Она ни разу не намекнула людям о своем существовании, до тех пор, пока однажды не нашла "Королеву Пчел и Гегемона", рано или поздно каждый открывал ее для себя. Автор книги был первым человеком, которому она осмелилась обнаружить себя. Для нее это было попыткой услышать книжную историю от первого лица и осознать ее силу. Мог ли ансибл ввести ее в мир, где Эндер на протяжении 20 лет был правителем первой человеческой колонии? Никто, кроме него, не мог написать об этом. Она говорила от его имени, и он был ей благодарен. Она показала ему лицо, придуманное ею, и он полюбил ее, теперь ее чувства жили в камешках его ушей. Они всегда были вместе. У нее не было от него секретов, и он ничего не таил от нее.
– Эндер, - сказала она.– Ты говорил мне когда-то, что хочешь отыскать такую планету, где можно сплести кокон из воды и солнца, открыть его и впустить туда королеву пчел и ее десять тысяч плодородных яиц.
– Я надеялся, что это будет здесь, - заговорил Эндер.– Пустынные земли, за исключением экватора, почти необитаемы. Она тоже хочет попробовать?
– А ты хочешь?
– Не думаю, что баггеры смогут перенести здешние зимы. Без энергетического источника. Это встревожит правительство. Ничего не получится.
– Ничего не получится, Эндер. Теперь ты понимаешь это, правда? Ты жил в двадцати четырех
Конечно, он понял, о чем она хотела сказать. Луситания была единственным исключением. Из-за свиноподобных почти все было неприкосновенным, неограниченным. Мир был абсолютно пригоден для обитания баггеров, он соответствовал им больше, чем людям.
– Вся проблема в свиноподобных, - сказал Эндер.– Они могут возражать против моего желания подарить их мир баггерам. Если полная незащищенность перед человеческой цивилизацией приведет к разрушению свиноподобных, что может случиться с баггерами?
– Ты говорил, что баггеров будут изучать, им не причинят никакого вреда.

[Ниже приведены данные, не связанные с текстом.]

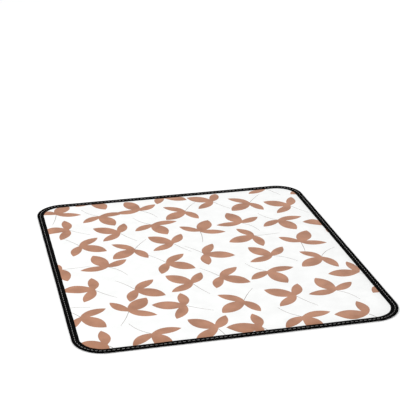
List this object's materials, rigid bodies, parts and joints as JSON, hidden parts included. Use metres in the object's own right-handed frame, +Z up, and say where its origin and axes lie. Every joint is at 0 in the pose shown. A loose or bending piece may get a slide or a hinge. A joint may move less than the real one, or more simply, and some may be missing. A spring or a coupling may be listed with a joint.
{
  "type": "changing pad",
  "caption": "Thin folding baby changing pad: printed wipeable cover, foam sheet and backing bound round the edge with stitched tape; folds in thirds.",
  "frame": {"origin": "on the floor under the middle of the open pad", "axes": "+Z up out of the printed face, +Y along the pad's length, +X across its width, from the panel that folds in first towards the panel that folds over it"},
  "size_m": [0.465, 0.52, 0.0032],
  "materials": {
    "cover": "coated woven fabric, soft sheen, white with a brown leaf print",
    "padding": "fine closed-cell foam",
    "backing": "coated woven fabric, matt dark",
    "binding": "ribbed woven tape, matt black",
    "thread": "twisted polyester thread, light grey"
  },
  "bodies": {
    "middle_panel": {"top_cover_middle": "cover", "padding_middle": "padding", "backing_middle": "backing", "binding_middle": "binding", "needle_thread_middle": "thread", "bobbin_thread_middle": "thread"},
    "left_panel": {"top_cover_left": "cover", "padding_left": "padding", "backing_left": "backing", "binding_left": "binding", "needle_thread_left": "thread", "bobbin_thread_left": "thread"},
    "right_panel": {"top_cover_right": "cover", "padding_right": "padding", "backing_right": "backing", "binding_right": "binding", "needle_thread_right": "thread", "bobbin_thread_right": "thread"}
  },
  "joints": [
    {"name": "left_fold", "type": "hinge", "parent": "middle_panel", "child": "left_panel", "pos_m": [-0.0825, 0, 0.0037], "axis": [0, 1, 0], "range_deg": [0, 179.9]},
    {"name": "right_fold", "type": "hinge", "parent": "middle_panel", "child": "right_panel", "pos_m": [0.0775, 0, 0.0057], "axis": [0, -1, 0], "range_deg": [0, 179.9]}
  ]
}
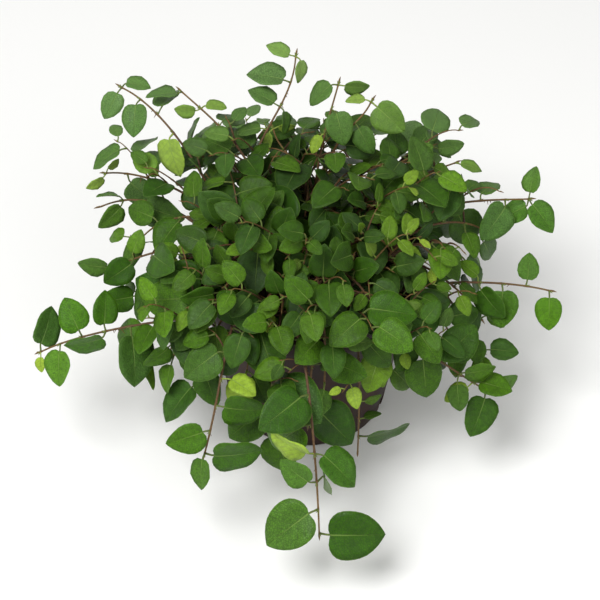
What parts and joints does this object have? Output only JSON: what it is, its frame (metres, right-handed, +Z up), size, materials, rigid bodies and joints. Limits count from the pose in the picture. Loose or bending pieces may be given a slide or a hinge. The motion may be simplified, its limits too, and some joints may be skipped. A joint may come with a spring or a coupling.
{
  "type": "potted creeping fig",
  "caption": "Potted creeping fig: thin stems with small heart-shaped leaves rise from soil in a tapered plastic nursery pot, arch over its rim and trail.",
  "frame": {"origin": "centre of the pot's flat foot", "axes": "+Z up along the pot's axis, -Y towards the front that the picture shows"},
  "size_m": [0.2733, 0.2436, 0.1836],
  "materials": {
    "pot": "dark aubergine-brown, satin",
    "soil": "dark moist peat, crumbly",
    "foliage": "fresh green leaf, soft satin"
  },
  "bodies": {
    "root": {"pot": "pot", "soil": "soil", "stem_01": "foliage", "stem_02": "foliage", "stem_03": "foliage", "stem_04": "foliage", "stem_05": "foliage", "stem_06": "foliage", "stem_07": "foliage", "stem_08": "foliage", "stem_09": "foliage", "stem_10": "foliage", "stem_11": "foliage", "stem_12": "foliage", "stem_13": "foliage", "stem_14": "foliage", "stem_15": "foliage", "stem_16": "foliage", "stem_17": "foliage", "stem_18": "foliage", "stem_19": "foliage", "stem_20": "foliage", "stem_21": "foliage", "stem_22": "foliage", "stem_23": "foliage", "stem_24": "foliage", "stem_25": "foliage", "stem_26": "foliage", "stem_27": "foliage", "stem_28": "foliage", "stem_29": "foliage", "stem_30": "foliage", "stem_31": "foliage", "stem_32": "foliage", "stem_33": "foliage", "stem_34": "foliage", "stem_35": "foliage", "stem_36": "foliage", "stem_37": "foliage", "stem_38": "foliage", "stem_39": "foliage", "stem_40": "foliage", "stem_41": "foliage", "stem_42": "foliage", "stem_43": "foliage", "stem_44": "foliage", "stem_45": "foliage", "stem_46": "foliage", "stem_47": "foliage", "stem_48": "foliage", "stem_49": "foliage", "stem_50": "foliage", "stem_51": "foliage", "stem_52": "foliage", "stem_53": "foliage", "stem_54": "foliage", "stem_55": "foliage"}
  },
  "joints": []
}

– Ненамеренно. Это была случайность, что мы их убили. Джейн, ты знаешь...
– Это был твой злой гений.
– Они больше продвинулись вперед, чем мы. Как отнесутся к этому свиноподобные? Они будут также запуганы баггерами, как и мы. У них меньше возможностей подавить этот страх.
– Откуда ты знаешь?– спросила она.– Разве мы или кто-нибудь другой может определить, что будут делать свиноподобные? До тех пор, пока ты не пойдешь туда и не увидишь, кто они такие. Если они - ваэлзы, тогда пусть баггеры проявляют свои привычки, и это будет значить не больше, чем перемещение муравейников или скота, для строительства городов.
– Они - ремены, - ответил Эндер.
– Ты не знаешь этого.
– Да, не знаю. Твое воспроизведение - оно отражает не мученичество, а пытку.
– О?– Джейн снова прокрутила воспроизведение с телом Пайпо до момента его смерти.– Тогда я плохо поняла значение слова.
– Пайпо мог воспринимать все как пытку, Джейн, но если твое воспроизведение корректно, а я знаю - это так, значит, жертвы свиноподобных не чувствовали боли.
– Из того, что я знаю о человеческой натуре следует, что даже религиозный ритуал несет боль по своей сути.
– Он не религиозный, во всяком случае, не полностью. Что-то тут не так, это скорее жертвоприношение.
– Что ты знаешь об этом?– Теперь на терминале возникло насмешливое лицо профессора - карикатура академического снобизма.– Все твое образование посвящено войне, а единственная вина не более чем склонность к красивым словам. Ты написал бестселлер, проповедующий религию гуманизма каким образом это определяет твое отношение к свиноподобным?
Эндер закрыл глаза.
– Возможно, я не прав.
– Но ты веришь, что прав.
Уже по голосу он понял, что Джейн вновь обрела свой обычный вид. Он открыл глаза.
– Я полагаюсь на интуицию, Джейн, проницательность без анализа. Я не знаю, что делали свиноподобные, это только предположение. Там нет преступных мотивов, нет жестокости. Это похоже на врачевание для спасения человеческой жизни, палачи так не поступают.
– Понимаю, - прошептала Джейн, - понимаю все твои колебания. Ты должен лично убедиться, есть ли на планете хотя бы частичная гарантия неприкосновенности для королевы пчел. Ты хочешь посмотреть, кто такие свиноподобные на самом деле.